Monty Hall Problem.

The monty hall problem is one of the most talked about problems in history. It is based upon the show "Let's make a deal," in which their are three doors, and behind one is a prize, such as a car, and behind the other two doors are goats. In this show, a contest would choose any of the three doors, (lets say door number 1). Rather than revealing the candidates selection, Monty would instead open up another door (lets say door 3) and show a goat. Monty would then ask whether the contestant would like to stay with their selection (door 1) or switch to the other door (door 2).

Question: After Monty Hall shows that one door has a goat, decide whether it is a better Idea for the candidate to stick with their initial selection, switch to the other door, or if it is just doesn't make any difference at all. If you can figure it out, then explain how you got your answer. It took me a while, but I eventually figured it out.

It is better to switch to the other door, as you will have a higher chance of winning the prize.

If you stick with your initial door, the probability of winning is 1/3. However, if you switch to the other door the probability of winning is doubled to 2/3.

This result is counterintuitive, as when the presenter removes one door most people assume that there is an equal chance of finding the prize behind each of the remaining doors.
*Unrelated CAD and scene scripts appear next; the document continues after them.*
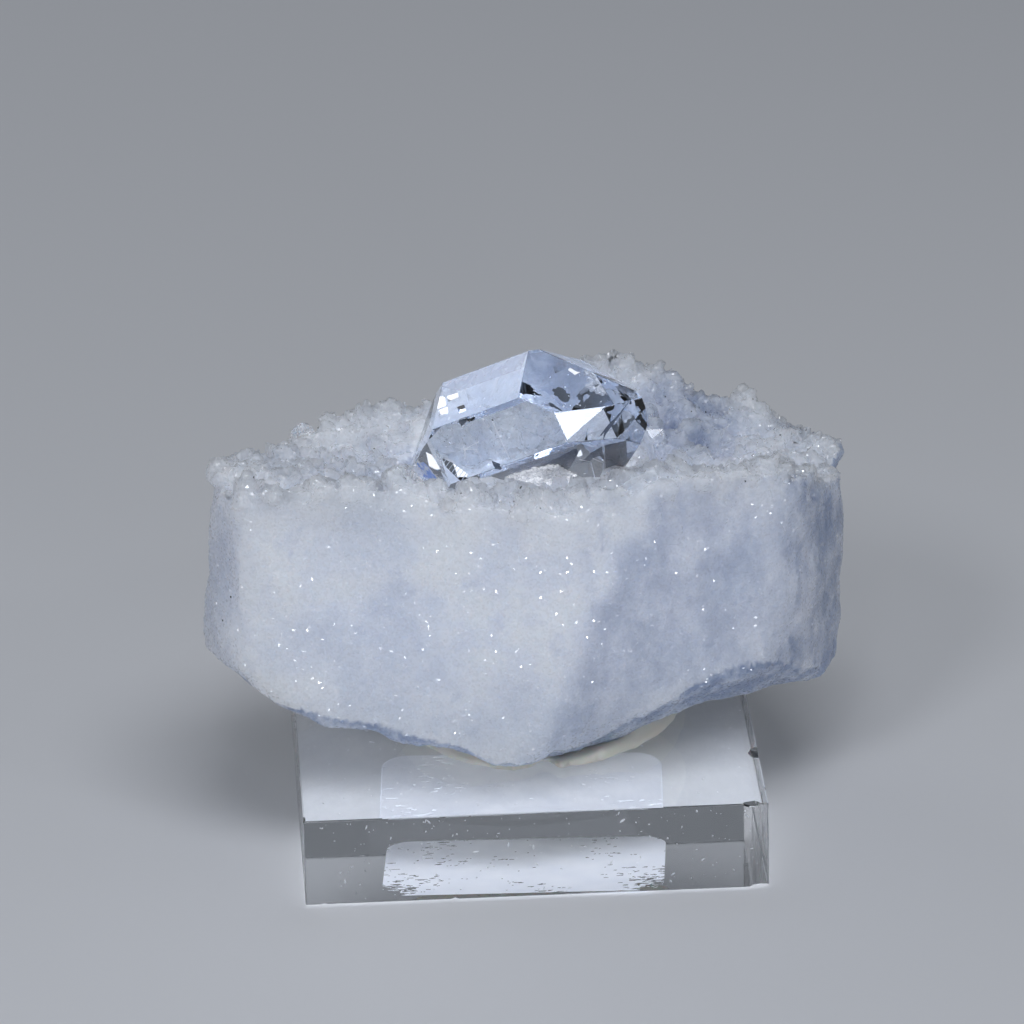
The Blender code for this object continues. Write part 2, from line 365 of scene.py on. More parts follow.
def settled_dust():
    low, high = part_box("base")
    draw = random.Random(31)
    bm = bmesh.new()
    for k in range(DUST_ON_TOP + DUST_ON_FRONT):
        size = (DUST_SIZES[0] + (DUST_SIZES[1] - DUST_SIZES[0]) * draw.random() ** 3) * MM
        long = draw.choice((1, 1, 1.6, 3.5))
        turn = Matrix.Rotation(draw.uniform(0, math.tau), 4, "Z" if k < DUST_ON_TOP else "Y")
        x = draw.uniform(low.x + 0.5 * MM, high.x - 0.5 * MM)
        if k < DUST_ON_TOP:
            place = Vector((x, draw.uniform(low.y + 0.5 * MM, high.y - 0.5 * MM), high.z + 0.3 * size))
            shape = (long, 1, 0.6)
        else:
            fall = draw.random() ** 1.6 * (high.z - low.z - 0.6 * MM)
            place = Vector((x, low.y - 0.3 * size, high.z - 0.3 * MM - fall))
            shape = (long, 0.6, 1)
        spot = Matrix.Translation(place) @ turn @ Matrix.Diagonal((*shape, 1))
        bmesh.ops.create_icosphere(bm, subdivisions=1, radius=size, matrix=spot)
    return bm


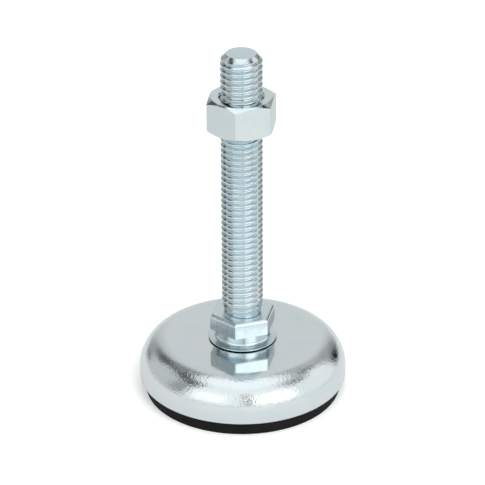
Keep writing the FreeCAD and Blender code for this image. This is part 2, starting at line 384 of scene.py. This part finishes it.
def threaded_bar(name, grow, bottom, top):
    """Closed bar with a right-hand thread, running past bottom and top by a pitch or so."""
    profile = thread_profile(grow)
    per_turn = len(profile)
    start = CREST_HEIGHT - PITCH * math.ceil((CREST_HEIGHT - bottom) / PITCH + THREAD_OVERRUN)
    turns = math.ceil((top - start) / PITCH + THREAD_OVERRUN)
    rows = turns * per_turn
    points = []
    for k in range(THREAD_COLUMNS):
        angle = TURN * k / THREAD_COLUMNS
        for row in range(rows):
            radius, rise = profile[row % per_turn]
            height = start + rise + PITCH * (row // per_turn + k / THREAD_COLUMNS)
            points.append((radius * math.cos(angle), radius * math.sin(angle), height))

    def at(column, row):
        """Vertex of a column and row; a full turn further on is one pitch up."""
        if column == THREAD_COLUMNS:
            column, row = 0, row + per_turn
        return column * rows + row

    faces = []
    for k in range(THREAD_COLUMNS):
        last = rows - 1 - (per_turn if k == THREAD_COLUMNS - 1 else 0)
        for row in range(last):
            faces.append([at(k, row), at(k + 1, row), at(k + 1, row + 1), at(k, row + 1)])
    foot = [at(k, 0) for k in range(THREAD_COLUMNS)] + [at(0, row) for row in range(per_turn, 0, -1)]
    head = [at(k, rows - 1) for k in range(THREAD_COLUMNS)]
    head += [at(THREAD_COLUMNS - 1, row) for row in range(rows - 2, rows - 2 - per_turn, -1)]
    for ring, height in ((foot, start), (head, points[head[0]][2])):
        points.append((0, 0, height))
        middle = len(points) - 1
        faces += [[middle, a, b] for a, b in zip(ring, ring[1:] + ring[:1])]
    return mesh_object(name, points, faces)


def threaded_stud():
    """Spindle in one piece: peened end, journal, boss, collar, neck, hexagon, shank and thread."""
    collar_bottom = cap_high.z + COLLAR_GAP
    lip = (COLLAR_RADIUS - COLLAR_ROUND, collar_bottom + COLLAR_ROUND)
    lip_arc = arc(lip, COLLAR_ROUND, -90 * DEG, FLARE, LIP_STEPS)
    flare_top = lip_arc[-1][1] + (lip_arc[-1][0] - NECK_RADIUS) / math.tan(FLARE)
    core = lathed("spindle", rounded([
        (0, stud_low.z),
        (SPIGOT_RADIUS, stud_low.z),
        (PEENED_RADIUS, stud_low.z + PEENED_BEVEL),
        (PEENED_RADIUS, WASHER_BOTTOM),
        (SPIGOT_RADIUS, WASHER_BOTTOM),
        (SPIGOT_RADIUS, WASHER_TOP),
        (JOURNAL_RADIUS, WASHER_TOP),
        (JOURNAL_RADIUS, BOSS_BOTTOM),
        (BOSS_RADIUS, BOSS_BOTTOM),
        (BOSS_RADIUS, collar_bottom),
        *lip_arc,
        (NECK_RADIUS, flare_top, FLARE_ROUND),
        (NECK_RADIUS, HEX_BOTTOM + MARGIN),
        (SHANK_RADIUS, HEX_BOTTOM + MARGIN),
        (SHANK_RADIUS, THREAD_FOOT),
        (ROOT_RADIUS - CORE_INSET, RUN_OUT_TOP),
        (0, RUN_OUT_TOP),
    ]))
    core = combined(core, stud_hexagon(), "UNION")
    outside = CREST_RADIUS + MARGIN
    inside = ROOT_RADIUS - 2 * MARGIN
    run_out_slope = (RUN_OUT_TOP - HEX_TOP) / (outside - RUN_OUT_RADIUS)
    envelope_bottom = RUN_OUT_TOP - (outside - inside) * run_out_slope
    chamfer_bottom = stud_high.z - (outside - TIP_RADIUS)
    envelope = lathed("envelope", rounded([
        (0, envelope_bottom),
        (inside, envelope_bottom),
        (outside, RUN_OUT_TOP),
        (outside, chamfer_bottom),
        (TIP_RADIUS, stud_high.z, EDGE_ROUND),
        (0, stud_high.z),
    ]), ENVELOPE_COLUMNS)
    thread = threaded_bar("thread", 0, envelope_bottom, stud_high.z)
    thread = combined(thread, envelope, "INTERSECT")
    return smoothed(combined(core, thread, "UNION"))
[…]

This is not the case, as the presenter will only ever open a door which does not contain the prize.

Consider the initial choice of door. There are 3 doors, all equally likely to contain the prize. One is choosen at random, and so has a 1/3 chance of winning. Now the presenter opens a door which does not contain the prize. Now, there is still a 1/3 chance that the door you choose originally contained the prize, so there must be a 2/3 chance that the door you didnt choose contains the prize.

This can be explained in a more intuitive way. There are three outcomes (the doors have been labeled "winning", "goat A" and "goat B" ):

1) The player picks the winning door. The presenter now has to open either goat A or goat B.
2) The player picks goat B door. The presenter must now open the goat A door.
3)the player picks goat A door. The presenter must now open the goat B door.

In 2) and 3) switching doors will result in a win, in 1) switching doors results in not winning.

So out of the 3 possibly initial choices, 2 of them result in a win if the contestant switches, and only one results in a goat if the contestant switches. There is a 2/3 chance of winning if the contestant swaps, compared with a 1/3 chance of choosing the winning door initialy.

yeah, thats it. The overwelming majority of people who hear of this puzzle seem to think that the correct answer is that once a goat has been revealed, the odds that they have the right door is 50/50

Yes, I can imagine. It is an easy assumption to make, as when you choose a door all 3 have the same chance of winning, so if one is then removed many people will think that both doors still have an equal chance of winning.

The trick is realising that the presenter will never open a winning door. A tree diagram reveals the correct answer at a glance though.

The way you've phrased it, it is better to switch.

If instead you make the question experience based, and you are in the situation having never watched the show before, it is better to stick.

Originally posted by doodinthemood
The way you've phrased it, it is better to switch.

If instead you make the question experience based, and you are in the situation having never watched the show before, it is better to stick.

ON WHAT BASIS?

That is an asinine comment. Do we assume that everyone in this position is unable to work out the probabilities!?!

Crap comment.

No, but if you find yourself in that situation, you are not aware of whether the host opens the doors every time. You have only experienced one possibility, whereby he's opened a door this time. Had you picked an incorrect door, it seems reasonable to accept that if he doesn't open another door every time, he would have let you open your own door this time. Instead, by opening a door, he indicates a will for you to change. Thus you should stick.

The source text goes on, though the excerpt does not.